Unlike the person who put that horrible piece out on Facebook, I DO want to know.  I want to know who this young, beautiful, wounded Dzhokhar is.  I want to know who touched him, and who loved him, and who hurt him.  I want to know when and how he came to feel so apart and so separated from the family of humanity that he was able to load his knapsack with a pressure cooker bomb, walk nonchalantly through the festive crowds at the finish line of the Boston marathon, set that homemade bomb down in the middle of all of that, and then walk away.  I want to know -- and I think you should want to know, too.  Because, all of those "experts" and "authorities" are right about one thing:  there is no way to prevent this kind of thing in our society; no way to lock everything down and tighten up the security enough to keep us all safe.  The only safety is to discover, in the most human part of ourselves, what it is that WE, as a society, as a world, as a species, are doing or not doing with and for our children so that they grow up to hate and kill and walk away.  

I want to know.  



  1. Swan,
    I think that this is the best post that I have read about the Boston Marathon bombing.
    This post brought tears to my eyes, and I am grateful that I found such an eloquent expression of how I feel.
    Thank you.
    Because we are all someone's child, student, neighbor, loved one...
    And I want to know why too.

  2. Swan, I want to know too.

    I sympathize a bit with the other, with not wanting to validate the bad stuff, with not wanting to forgive the bad stuff even.
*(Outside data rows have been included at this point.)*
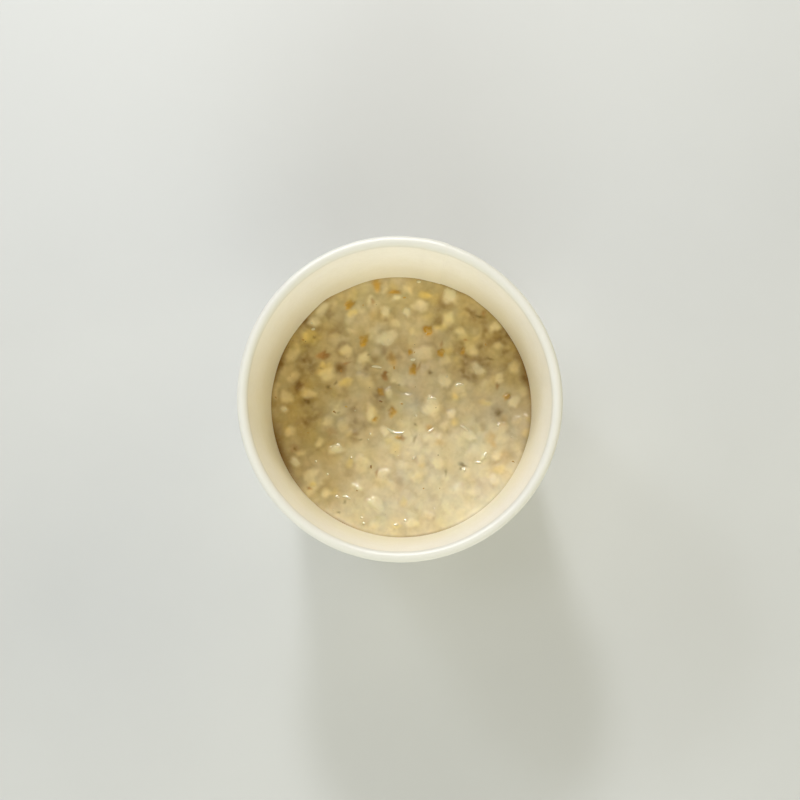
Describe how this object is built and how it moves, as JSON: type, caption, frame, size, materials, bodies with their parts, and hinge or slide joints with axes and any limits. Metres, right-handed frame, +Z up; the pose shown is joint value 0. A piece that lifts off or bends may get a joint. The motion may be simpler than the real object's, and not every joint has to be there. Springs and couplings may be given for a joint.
{
  "type": "bowl of porridge",
  "caption": "Round tapered paper pot with a rolled rim and a recessed base, part filled with thick, lumpy oat porridge.",
  "frame": {"origin": "centre of the ring on the table that the pot stands on", "axes": "+Z up, along the pot's axis, out of its mouth; +X and +Y point to the right and to the top of the view from above"},
  "size_m": [0.098, 0.098, 0.076],
  "materials": {
    "paper_board": "satin, thinly coated inside",
    "porridge": "wet"
  },
  "bodies": {
    "root": {"pot_wall": "paper_board", "pot_base": "paper_board", "porridge": "porridge"}
  },
  "joints": []
}
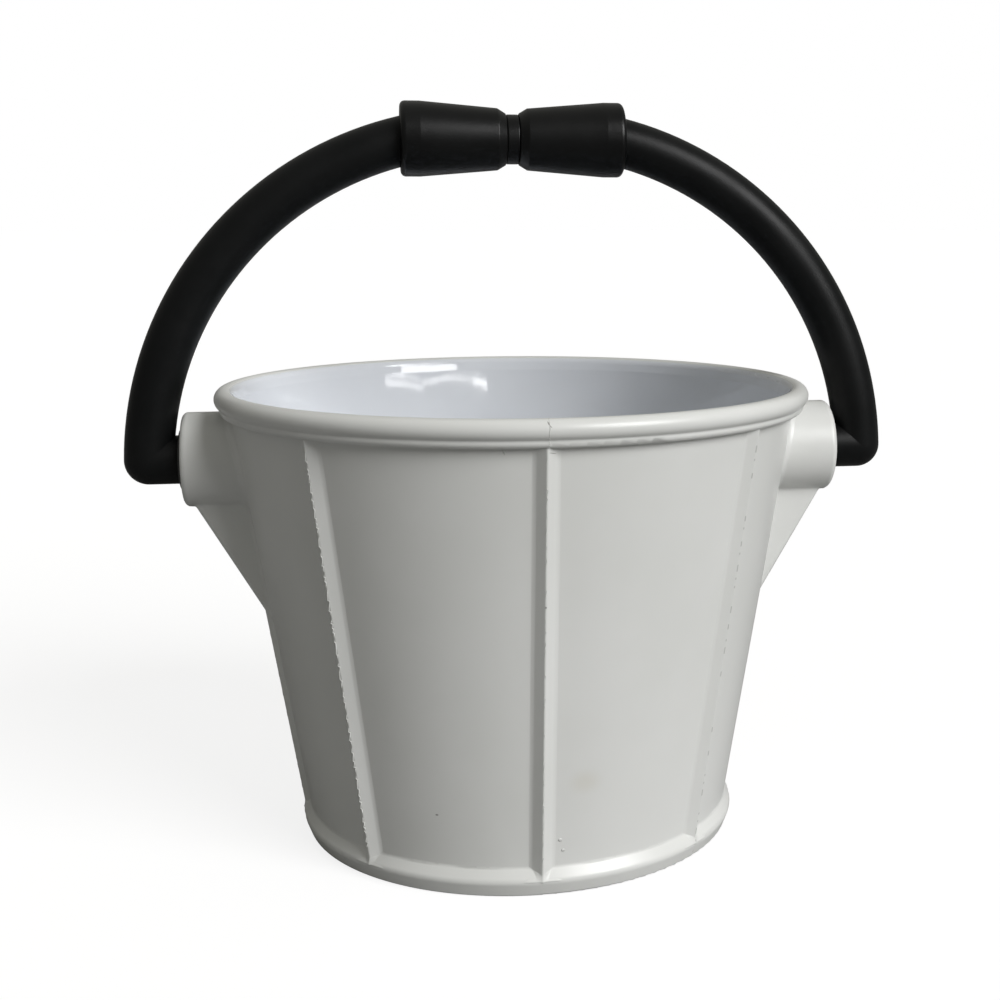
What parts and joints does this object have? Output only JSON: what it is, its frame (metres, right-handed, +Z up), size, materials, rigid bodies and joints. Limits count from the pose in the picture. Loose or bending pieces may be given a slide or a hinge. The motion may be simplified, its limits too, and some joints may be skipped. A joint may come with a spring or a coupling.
{
  "type": "bucket",
  "caption": "Round tapered bucket with vertical ribs, a beaded rim, side hubs and a swinging arched handle with a double-cone grip.",
  "frame": {"origin": "on the ground, under the middle of the bucket", "axes": "+Z up, X along the handle's hinge line through both hubs, Y across it"},
  "size_m": [0.364, 0.2798, 0.3455],
  "materials": {
    "bucket": "satin outside, glossy inside",
    "bush": "smooth",
    "rod": "drawn bar",
    "sleeve": "satin black",
    "grip": "satin black"
  },
  "bodies": {
    "bucket": {"bucket_body": "bucket", "hub_bush_left": "bush", "hub_bush_right": "bush"},
    "handle": {"handle_rod_left": "rod", "handle_rod_right": "rod", "rod_coupling": "rod", "coupling_pin_left": "rod", "coupling_pin_right": "rod", "arm_sleeve_left": "sleeve", "arm_sleeve_right": "sleeve", "grip_cone_left": "grip", "grip_cone_right": "grip", "rope_collar": "grip"}
  },
  "joints": [
    {"name": "handle_swing", "type": "hinge", "parent": "bucket", "child": "handle", "pos_m": [0, 0, 0.181], "axis": [1, 0, 0], "range_deg": [-70.5, 70.5]}
  ]
}
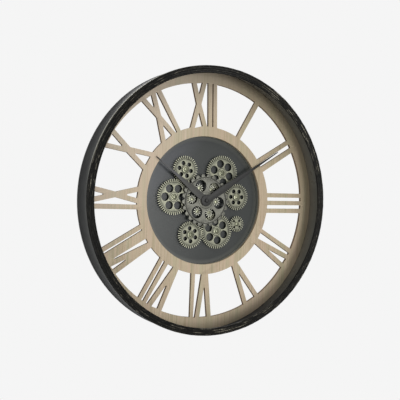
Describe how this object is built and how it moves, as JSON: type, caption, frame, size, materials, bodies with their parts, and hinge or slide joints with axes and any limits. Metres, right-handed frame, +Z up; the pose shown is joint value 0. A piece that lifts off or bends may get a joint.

    But I also feel like I need to know the story, the why of what he did. Why so many boys and young men go down a wrong incomprehensible violent path.


    1. sin --
      I agree. I think we can, in our very best selves, sympathize and grieve with the wounded and the grieving. I think we can stand in solidarity with a city that has demonstrated its resilience and shown its great heart. But, I also think we can and should, look with eyes of compassion and curiosity at these barely grown young men who come from our homes and our schools and our towns and cities, to commit unimaginable horrors. What is it that allows us to stand apart and not cry out in anguish for these who are "ours" as surely as those who died in the street on Monday a week ago?


  3. I absolutely agree with you, Sue. To know why is necessary, otherwise how can we improve matters with our young ones?

    I personally think that religion, and in particular Islam, is at this stage of humanity's progress a catalyst for violence, and that most of the blame for Boston's tragedy can be laid at Islam's door. I like to read Sam Harris's articles and books and there's one here that gives some idea of the hatred that is at the heart of Islam.

    I will probably post on my blog about this soon.

    1. Malcolm, I'd agree that it is religion that is, in some part, the vortex that swallows our young ones up whole. Unlike you, I am not convinced that Islam is more to blame than other forms of religiosity. The danger of telling an impressionable young person that there is "one true way that is worth dying for," is that if you are willing to die for it, you are also willing to kill for it. The precise nature of the scripture is really pretty irrelevant.


    2. Sue, I have a son who converted to Islam, and I love him dearly, so I would like to think the best of his religion; he sent me a copy of the Koran - have you read that book? I didn't get far with it before I put it down in disgust. If I was inclined to book-burning it would be the first one to get burned, but I keep it as a witness of the danger of radical religiosity.

      I won't reproduce here in a comment the pages of hate quotes Sam Harris extracted from the Koran, you can read them yourself at the link I provided in my first comment; I will just append Harris's summary from the end of his article:

      "The result is a unified message of triumphalism, otherworldliness, and religious hatred that has become a problem for the entire world. And the world still waits for moderate Muslims to speak honestly about it."

  4. Anonymous11:58 PM

    An informative read:

  5. Who we are, our life chances and the people who care for us (or don't for that matter) are important in helping to define who we become. There is such a fine line between good and bad, love and hate. I often wonder what makes someone move from being just angry to committing this kind of atrocity. I imagine this boy was influenced by his much older brother and in turn his friends and contacts. Somewhere out there though will be bewildered family members, friends, teachers who wonder how this young man ended up where he is today.